* [Work to complete]: Of the material below, the lines to be retyped are those from the line containing "in range(1, HINGES))" through the line containing "from mathutils import Matrix", inclusive; reproduce them exactly.

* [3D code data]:

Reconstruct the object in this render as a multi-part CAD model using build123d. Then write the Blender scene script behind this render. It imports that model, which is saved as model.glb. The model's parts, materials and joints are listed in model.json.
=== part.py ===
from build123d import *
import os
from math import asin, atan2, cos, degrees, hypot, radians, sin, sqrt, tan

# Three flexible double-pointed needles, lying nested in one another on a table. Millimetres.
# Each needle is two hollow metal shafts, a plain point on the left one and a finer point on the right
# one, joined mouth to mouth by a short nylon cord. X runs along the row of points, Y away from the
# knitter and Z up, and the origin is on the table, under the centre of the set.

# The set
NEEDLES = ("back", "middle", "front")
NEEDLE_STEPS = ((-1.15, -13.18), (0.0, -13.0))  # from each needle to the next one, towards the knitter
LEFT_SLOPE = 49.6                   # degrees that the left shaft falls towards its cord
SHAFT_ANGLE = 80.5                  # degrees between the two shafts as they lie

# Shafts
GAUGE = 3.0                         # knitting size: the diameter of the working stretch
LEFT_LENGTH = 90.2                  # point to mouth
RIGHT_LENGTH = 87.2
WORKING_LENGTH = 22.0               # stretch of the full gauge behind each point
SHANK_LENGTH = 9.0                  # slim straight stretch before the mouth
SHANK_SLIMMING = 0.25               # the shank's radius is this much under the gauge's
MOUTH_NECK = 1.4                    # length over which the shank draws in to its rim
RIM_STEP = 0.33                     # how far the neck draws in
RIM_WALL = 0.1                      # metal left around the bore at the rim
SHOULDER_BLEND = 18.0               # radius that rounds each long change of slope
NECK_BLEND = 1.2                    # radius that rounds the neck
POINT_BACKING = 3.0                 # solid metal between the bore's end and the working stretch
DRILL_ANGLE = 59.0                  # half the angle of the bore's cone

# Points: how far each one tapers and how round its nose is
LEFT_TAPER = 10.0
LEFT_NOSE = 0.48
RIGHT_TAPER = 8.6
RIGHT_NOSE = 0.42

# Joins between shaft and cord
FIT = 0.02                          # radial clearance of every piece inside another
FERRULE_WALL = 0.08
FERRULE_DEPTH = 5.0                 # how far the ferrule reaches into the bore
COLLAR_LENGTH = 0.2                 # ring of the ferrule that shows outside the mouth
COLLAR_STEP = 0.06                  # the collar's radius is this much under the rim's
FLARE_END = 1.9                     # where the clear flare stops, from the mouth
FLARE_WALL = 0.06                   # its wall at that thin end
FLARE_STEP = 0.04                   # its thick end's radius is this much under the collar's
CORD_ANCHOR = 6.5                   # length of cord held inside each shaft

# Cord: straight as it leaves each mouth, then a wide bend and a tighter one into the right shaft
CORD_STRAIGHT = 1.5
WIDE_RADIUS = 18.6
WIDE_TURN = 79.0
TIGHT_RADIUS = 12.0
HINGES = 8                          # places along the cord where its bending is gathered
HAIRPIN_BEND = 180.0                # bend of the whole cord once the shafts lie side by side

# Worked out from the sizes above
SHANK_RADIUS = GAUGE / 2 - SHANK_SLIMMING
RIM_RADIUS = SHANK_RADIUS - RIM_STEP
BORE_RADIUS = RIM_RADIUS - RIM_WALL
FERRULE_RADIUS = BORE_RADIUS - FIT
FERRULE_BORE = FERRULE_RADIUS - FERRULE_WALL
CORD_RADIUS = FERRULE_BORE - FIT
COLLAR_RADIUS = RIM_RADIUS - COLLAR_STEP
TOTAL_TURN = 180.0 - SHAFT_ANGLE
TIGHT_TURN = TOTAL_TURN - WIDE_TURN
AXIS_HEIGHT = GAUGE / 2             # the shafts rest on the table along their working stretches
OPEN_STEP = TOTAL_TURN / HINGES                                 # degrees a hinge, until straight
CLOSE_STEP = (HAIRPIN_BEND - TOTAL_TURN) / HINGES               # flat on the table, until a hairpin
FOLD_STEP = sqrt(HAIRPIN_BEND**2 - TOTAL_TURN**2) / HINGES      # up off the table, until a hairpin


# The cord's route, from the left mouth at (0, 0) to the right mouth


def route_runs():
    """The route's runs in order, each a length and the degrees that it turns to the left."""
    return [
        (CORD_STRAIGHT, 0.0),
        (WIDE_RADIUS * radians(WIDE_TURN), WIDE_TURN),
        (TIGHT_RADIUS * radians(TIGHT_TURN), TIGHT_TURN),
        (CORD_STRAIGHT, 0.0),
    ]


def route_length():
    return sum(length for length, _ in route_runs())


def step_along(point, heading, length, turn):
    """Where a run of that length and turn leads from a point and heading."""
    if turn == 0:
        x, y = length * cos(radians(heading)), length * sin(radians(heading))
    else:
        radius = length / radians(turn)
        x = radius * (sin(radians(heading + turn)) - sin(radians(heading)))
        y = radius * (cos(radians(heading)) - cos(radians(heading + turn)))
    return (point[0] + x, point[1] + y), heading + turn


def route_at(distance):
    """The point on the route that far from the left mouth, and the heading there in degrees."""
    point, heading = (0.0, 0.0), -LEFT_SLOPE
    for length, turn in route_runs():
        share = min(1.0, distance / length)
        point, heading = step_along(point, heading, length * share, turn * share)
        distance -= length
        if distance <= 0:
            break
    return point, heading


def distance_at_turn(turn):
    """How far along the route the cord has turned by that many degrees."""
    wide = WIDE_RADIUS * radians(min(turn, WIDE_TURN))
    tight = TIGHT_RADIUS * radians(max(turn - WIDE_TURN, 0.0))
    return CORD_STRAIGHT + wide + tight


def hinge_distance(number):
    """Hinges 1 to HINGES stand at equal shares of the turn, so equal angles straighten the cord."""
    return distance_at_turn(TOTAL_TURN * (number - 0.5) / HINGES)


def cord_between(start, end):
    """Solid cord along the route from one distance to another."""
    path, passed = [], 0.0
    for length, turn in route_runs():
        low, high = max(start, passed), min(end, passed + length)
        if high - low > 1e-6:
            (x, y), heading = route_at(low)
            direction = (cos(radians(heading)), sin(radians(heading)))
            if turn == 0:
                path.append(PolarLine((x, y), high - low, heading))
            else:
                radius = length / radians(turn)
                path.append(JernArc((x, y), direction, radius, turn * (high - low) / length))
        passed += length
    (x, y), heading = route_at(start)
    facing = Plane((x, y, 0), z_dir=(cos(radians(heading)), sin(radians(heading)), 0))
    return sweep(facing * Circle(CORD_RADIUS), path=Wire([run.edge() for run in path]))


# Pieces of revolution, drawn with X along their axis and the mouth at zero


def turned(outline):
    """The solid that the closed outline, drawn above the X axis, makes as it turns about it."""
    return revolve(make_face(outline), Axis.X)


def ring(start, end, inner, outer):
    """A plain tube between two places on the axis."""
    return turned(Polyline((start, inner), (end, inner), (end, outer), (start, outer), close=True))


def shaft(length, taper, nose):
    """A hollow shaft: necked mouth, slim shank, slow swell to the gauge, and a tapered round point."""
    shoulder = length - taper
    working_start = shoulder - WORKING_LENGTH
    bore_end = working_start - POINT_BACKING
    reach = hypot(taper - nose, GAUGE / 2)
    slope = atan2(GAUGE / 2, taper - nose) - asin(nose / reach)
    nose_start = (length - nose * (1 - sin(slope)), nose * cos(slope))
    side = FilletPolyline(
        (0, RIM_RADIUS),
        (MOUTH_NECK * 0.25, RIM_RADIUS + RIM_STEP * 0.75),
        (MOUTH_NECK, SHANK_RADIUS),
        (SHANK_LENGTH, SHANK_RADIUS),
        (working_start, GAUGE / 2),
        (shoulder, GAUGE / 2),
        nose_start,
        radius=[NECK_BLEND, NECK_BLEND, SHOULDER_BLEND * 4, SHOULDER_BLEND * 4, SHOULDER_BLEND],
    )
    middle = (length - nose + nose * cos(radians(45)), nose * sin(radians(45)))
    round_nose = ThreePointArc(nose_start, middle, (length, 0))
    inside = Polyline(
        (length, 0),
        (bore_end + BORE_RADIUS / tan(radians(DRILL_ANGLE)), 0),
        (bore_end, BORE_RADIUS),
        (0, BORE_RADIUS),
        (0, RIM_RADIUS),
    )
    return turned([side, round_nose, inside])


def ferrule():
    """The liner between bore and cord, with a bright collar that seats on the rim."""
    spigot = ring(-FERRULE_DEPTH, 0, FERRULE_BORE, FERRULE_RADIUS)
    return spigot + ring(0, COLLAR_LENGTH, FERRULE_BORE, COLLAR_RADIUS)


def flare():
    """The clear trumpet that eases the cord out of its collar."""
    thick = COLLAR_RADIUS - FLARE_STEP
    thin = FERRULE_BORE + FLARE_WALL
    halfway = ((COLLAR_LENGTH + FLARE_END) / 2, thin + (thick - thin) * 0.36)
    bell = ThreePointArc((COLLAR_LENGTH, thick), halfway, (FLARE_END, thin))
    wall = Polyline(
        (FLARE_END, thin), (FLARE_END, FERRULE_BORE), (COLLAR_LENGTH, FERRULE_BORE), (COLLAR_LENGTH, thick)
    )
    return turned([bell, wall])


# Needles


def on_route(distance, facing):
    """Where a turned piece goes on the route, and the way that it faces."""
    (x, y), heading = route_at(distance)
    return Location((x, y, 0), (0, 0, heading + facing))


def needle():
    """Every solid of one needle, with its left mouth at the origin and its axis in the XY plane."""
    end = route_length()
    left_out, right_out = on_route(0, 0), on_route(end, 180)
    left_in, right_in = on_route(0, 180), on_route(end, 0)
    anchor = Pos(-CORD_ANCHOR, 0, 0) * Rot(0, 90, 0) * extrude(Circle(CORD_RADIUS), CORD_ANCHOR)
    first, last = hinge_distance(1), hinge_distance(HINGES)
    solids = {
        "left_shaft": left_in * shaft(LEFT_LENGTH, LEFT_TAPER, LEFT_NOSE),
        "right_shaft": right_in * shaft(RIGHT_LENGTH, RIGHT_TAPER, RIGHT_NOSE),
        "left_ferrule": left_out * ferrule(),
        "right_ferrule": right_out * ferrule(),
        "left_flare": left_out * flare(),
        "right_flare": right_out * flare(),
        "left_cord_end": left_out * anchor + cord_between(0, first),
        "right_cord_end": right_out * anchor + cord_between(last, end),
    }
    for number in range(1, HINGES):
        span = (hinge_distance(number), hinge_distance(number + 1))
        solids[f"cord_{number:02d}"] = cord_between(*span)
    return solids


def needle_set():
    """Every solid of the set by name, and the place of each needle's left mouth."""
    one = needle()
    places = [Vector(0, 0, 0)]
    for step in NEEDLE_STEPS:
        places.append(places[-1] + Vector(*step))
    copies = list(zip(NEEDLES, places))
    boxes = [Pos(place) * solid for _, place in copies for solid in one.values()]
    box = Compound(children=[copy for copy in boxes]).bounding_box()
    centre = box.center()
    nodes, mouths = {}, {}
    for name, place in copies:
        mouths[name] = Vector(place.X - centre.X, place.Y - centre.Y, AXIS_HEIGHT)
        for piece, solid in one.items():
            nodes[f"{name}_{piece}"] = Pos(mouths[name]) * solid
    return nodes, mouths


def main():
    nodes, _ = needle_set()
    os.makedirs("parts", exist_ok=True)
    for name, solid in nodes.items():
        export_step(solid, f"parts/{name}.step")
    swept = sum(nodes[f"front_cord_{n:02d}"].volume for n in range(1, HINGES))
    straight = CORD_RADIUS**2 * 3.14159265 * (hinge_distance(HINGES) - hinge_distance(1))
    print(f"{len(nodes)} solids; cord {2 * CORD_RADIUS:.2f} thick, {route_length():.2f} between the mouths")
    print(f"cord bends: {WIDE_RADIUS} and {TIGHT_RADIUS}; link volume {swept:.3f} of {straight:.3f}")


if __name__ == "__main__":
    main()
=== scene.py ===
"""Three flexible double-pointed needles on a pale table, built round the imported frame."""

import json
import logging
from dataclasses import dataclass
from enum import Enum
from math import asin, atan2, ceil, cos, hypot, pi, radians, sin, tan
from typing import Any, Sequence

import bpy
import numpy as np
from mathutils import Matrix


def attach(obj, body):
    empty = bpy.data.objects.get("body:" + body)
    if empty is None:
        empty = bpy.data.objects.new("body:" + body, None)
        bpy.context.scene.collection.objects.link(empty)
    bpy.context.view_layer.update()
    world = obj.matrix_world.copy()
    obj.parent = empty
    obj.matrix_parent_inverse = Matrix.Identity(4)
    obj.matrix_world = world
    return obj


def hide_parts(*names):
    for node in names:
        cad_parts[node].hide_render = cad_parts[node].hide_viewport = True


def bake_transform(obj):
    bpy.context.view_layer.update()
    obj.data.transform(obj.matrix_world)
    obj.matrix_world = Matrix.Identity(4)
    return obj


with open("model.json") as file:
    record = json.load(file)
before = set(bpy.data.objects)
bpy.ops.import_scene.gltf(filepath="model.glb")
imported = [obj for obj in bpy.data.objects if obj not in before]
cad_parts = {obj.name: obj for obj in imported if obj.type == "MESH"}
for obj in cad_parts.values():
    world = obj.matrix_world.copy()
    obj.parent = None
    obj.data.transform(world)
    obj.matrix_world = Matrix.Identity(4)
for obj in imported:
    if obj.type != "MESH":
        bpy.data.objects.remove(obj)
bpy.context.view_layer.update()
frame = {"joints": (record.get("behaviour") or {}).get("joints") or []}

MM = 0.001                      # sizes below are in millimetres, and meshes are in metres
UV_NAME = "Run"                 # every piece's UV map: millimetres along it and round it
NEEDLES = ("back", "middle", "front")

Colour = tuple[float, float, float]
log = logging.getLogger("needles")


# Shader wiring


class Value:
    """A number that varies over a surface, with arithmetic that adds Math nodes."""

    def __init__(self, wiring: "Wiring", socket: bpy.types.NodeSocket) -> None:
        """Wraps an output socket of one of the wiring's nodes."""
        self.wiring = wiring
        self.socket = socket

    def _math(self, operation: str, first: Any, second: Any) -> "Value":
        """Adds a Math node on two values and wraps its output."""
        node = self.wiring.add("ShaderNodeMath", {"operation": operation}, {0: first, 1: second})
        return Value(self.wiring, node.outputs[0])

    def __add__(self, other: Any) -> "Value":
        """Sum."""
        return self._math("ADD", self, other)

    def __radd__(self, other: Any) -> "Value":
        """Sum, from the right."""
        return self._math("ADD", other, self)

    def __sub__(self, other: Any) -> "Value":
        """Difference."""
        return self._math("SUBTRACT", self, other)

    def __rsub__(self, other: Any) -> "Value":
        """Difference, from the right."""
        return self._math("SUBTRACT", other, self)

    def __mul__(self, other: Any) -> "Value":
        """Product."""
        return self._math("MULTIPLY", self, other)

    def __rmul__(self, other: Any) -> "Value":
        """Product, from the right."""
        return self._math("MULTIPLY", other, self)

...

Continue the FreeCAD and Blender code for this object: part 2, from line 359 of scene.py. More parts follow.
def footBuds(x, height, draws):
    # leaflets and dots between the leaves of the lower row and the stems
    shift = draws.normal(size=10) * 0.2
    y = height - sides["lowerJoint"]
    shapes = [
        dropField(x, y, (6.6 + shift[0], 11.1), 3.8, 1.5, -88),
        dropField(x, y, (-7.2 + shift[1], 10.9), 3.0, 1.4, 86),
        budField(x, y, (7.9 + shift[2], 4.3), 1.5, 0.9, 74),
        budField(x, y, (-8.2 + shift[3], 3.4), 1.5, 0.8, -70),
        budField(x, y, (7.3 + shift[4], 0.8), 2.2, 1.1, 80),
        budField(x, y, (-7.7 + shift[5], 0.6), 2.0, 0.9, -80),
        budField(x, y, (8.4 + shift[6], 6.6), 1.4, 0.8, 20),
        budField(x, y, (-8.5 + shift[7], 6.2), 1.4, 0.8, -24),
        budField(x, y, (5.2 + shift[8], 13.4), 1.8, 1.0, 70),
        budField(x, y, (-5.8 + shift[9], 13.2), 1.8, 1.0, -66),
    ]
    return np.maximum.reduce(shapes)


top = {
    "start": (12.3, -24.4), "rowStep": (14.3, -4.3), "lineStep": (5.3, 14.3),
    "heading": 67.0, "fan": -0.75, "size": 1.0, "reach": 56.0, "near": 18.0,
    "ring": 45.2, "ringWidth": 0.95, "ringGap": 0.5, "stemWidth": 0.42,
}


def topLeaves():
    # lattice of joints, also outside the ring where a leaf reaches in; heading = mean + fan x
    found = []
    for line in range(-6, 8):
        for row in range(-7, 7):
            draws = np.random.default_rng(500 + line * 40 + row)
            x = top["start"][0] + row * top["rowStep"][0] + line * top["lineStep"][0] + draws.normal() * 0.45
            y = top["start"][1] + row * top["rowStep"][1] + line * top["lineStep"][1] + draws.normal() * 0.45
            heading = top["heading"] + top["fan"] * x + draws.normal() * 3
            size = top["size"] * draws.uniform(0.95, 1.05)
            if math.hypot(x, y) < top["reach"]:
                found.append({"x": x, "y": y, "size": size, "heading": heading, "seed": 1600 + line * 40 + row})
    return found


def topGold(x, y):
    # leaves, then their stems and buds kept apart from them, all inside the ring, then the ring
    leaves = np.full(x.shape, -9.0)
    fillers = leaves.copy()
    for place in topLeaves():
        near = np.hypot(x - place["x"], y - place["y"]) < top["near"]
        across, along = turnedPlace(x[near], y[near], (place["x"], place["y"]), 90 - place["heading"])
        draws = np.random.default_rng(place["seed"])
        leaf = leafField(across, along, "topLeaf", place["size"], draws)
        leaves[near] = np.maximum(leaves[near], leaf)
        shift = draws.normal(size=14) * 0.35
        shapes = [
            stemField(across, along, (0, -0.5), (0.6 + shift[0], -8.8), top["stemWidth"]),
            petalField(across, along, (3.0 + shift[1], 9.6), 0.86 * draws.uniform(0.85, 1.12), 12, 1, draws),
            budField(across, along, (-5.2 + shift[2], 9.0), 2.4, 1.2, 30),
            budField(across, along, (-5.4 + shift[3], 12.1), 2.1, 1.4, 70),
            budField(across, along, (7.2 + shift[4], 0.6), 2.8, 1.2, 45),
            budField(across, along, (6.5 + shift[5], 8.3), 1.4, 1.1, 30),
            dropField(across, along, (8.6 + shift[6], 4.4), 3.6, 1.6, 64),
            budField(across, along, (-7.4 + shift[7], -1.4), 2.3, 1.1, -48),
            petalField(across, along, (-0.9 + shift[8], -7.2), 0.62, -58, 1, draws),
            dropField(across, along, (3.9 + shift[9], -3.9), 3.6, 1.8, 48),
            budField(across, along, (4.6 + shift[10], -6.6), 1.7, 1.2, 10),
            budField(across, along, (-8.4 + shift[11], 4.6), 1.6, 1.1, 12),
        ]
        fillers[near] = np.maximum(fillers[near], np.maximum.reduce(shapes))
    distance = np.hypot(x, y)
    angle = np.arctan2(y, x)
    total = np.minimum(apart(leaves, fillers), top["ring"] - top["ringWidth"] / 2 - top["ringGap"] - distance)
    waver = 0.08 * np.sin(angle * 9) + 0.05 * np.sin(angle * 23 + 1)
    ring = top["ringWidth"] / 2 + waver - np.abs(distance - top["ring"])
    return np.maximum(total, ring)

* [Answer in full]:
    swept = sum(nodes[f"front_cord_{n:02d}"].volume for n in range(1, HINGES))
    straight = CORD_RADIUS**2 * 3.14159265 * (hinge_distance(HINGES) - hinge_distance(1))
    print(f"{len(nodes)} solids; cord {2 * CORD_RADIUS:.2f} thick, {route_length():.2f} between the mouths")
    print(f"cord bends: {WIDE_RADIUS} and {TIGHT_RADIUS}; link volume {swept:.3f} of {straight:.3f}")


if __name__ == "__main__":
    main()
=== scene.py ===
"""Three flexible double-pointed needles on a pale table, built round the imported frame."""

import json
import logging
from dataclasses import dataclass
from enum import Enum
from math import asin, atan2, ceil, cos, hypot, pi, radians, sin, tan
from typing import Any, Sequence

import bpy
import numpy as np
from mathutils import Matrix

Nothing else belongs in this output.